SAN FRANCISCO—IBM will upgrade its Opteron-based e325 server for high-performance computing with Advanced Micro Devices' dual-core chip in 2005, the company plans to announce Thursday.

The new e326 will be available next week with current Opteron chips and with the dual-core versions in mid-2005, said Alex Yost, a director of marketing in IBM's eServer group.

Big Blue was the first major server maker to embrace Opteron, announcing its support the day AMD released the strategically important chip in 2003. Opteron processors, like rival Xeon chips from Intel that are just emerging now, have added 64-bit features that make it easier to use large amounts of memory.

However, Hewlett-Packard and Sun Microsystems have overtaken IBM in Opteron enthusiasm this year, positioning their Opteron computers for mainstream use, not just for the high-performance computing niche.

Yost argued that there isn't yet enough demand for general-purpose Opteron servers. Customers want the systems for technical applications such as financial modeling and electronics design, but the memory speed and 64-bit advantages of Opteron don't make a difference for most general-purpose applications, he said.

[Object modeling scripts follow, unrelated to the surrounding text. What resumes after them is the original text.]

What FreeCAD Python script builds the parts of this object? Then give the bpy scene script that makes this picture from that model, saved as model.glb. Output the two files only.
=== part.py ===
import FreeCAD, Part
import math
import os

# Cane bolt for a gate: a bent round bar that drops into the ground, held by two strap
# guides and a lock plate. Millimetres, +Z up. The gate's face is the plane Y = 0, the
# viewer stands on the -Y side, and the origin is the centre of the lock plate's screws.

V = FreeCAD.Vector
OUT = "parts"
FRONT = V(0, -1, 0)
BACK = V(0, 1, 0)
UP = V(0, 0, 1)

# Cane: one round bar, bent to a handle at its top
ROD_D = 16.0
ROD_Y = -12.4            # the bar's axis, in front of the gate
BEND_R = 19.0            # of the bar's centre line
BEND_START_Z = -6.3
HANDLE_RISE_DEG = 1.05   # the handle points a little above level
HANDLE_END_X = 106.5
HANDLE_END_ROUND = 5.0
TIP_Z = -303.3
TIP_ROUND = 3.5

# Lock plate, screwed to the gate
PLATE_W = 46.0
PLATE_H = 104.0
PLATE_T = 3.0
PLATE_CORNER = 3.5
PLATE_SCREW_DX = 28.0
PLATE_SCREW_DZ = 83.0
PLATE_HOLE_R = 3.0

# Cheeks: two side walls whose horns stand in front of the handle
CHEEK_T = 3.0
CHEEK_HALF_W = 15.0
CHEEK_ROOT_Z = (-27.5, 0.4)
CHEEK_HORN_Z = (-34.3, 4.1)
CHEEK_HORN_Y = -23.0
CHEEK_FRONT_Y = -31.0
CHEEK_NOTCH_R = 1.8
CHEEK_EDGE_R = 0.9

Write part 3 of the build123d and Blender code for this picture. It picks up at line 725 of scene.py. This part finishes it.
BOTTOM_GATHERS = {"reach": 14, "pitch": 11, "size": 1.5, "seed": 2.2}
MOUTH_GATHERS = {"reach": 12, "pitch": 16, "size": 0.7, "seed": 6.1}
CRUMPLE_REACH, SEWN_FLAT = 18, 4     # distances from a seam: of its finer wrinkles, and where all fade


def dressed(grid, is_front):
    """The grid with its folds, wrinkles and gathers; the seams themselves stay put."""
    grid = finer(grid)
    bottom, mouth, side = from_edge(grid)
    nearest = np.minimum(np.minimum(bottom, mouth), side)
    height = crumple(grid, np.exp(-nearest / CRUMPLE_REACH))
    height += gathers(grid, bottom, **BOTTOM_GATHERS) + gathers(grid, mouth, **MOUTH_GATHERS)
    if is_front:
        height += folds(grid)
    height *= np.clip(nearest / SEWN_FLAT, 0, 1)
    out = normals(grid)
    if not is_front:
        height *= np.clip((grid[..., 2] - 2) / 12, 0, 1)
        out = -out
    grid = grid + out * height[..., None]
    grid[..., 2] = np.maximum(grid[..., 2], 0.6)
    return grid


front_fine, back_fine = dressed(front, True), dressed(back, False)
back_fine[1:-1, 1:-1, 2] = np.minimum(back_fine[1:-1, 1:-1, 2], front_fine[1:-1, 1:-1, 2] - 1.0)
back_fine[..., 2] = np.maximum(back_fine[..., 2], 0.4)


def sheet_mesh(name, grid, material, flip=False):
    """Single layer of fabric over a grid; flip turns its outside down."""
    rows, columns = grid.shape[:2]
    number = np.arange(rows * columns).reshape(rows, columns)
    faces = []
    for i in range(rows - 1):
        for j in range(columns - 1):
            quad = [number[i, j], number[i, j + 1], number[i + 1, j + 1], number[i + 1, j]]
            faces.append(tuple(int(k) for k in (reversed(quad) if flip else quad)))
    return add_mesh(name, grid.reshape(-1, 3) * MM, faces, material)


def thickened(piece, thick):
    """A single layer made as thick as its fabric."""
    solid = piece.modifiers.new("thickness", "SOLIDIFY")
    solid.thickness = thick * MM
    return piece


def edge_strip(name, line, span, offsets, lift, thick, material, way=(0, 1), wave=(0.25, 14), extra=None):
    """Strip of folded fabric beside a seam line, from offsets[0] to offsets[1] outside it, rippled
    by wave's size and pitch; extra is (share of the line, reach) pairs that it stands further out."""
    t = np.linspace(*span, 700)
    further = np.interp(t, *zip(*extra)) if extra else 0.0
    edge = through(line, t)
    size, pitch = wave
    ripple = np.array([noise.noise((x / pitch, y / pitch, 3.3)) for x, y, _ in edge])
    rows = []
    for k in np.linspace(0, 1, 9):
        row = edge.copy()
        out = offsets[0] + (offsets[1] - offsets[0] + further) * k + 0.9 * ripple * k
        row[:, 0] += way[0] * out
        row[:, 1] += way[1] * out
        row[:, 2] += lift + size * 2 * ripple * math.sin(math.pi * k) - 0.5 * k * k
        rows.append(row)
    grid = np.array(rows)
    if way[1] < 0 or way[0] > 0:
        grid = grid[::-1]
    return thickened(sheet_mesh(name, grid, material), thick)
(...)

Dual-core chips are all the rage, particularly for servers, whose software is more likely written to take advantage of the parallelism. AMD demonstrated its dual-core Opteron last week. And at the Intel Developer Forum in San Francisco this week, Intel demonstrated a Silicon Graphics server with four dual-core "Montecito" chips, a future version of Itanium, and a dual-core desktop processor.

The e326 has a starting price of $2,189, but most customers will buy more powerful configurations costing more than $4,000, Yost said. The systems can accommodate as much as 16GB of memory, have two 100MHz PCI slots and use faster memory than the e325, Yost said. They're rack-mounted computers 1.75 inches thick.

IBM assembles servers into a high-performance computing cluster called the eServer 1350 for customers who don't want to do it themselves. A version of the e1350 based on the e326 will be available in November, Yost added.

HP and Sun sell two-processor and four-processor Opteron servers at the moment. Sun has eight-processor models under development, said John Fowler, the executive vice president of Sun's Network Systems Group, in a recent interview.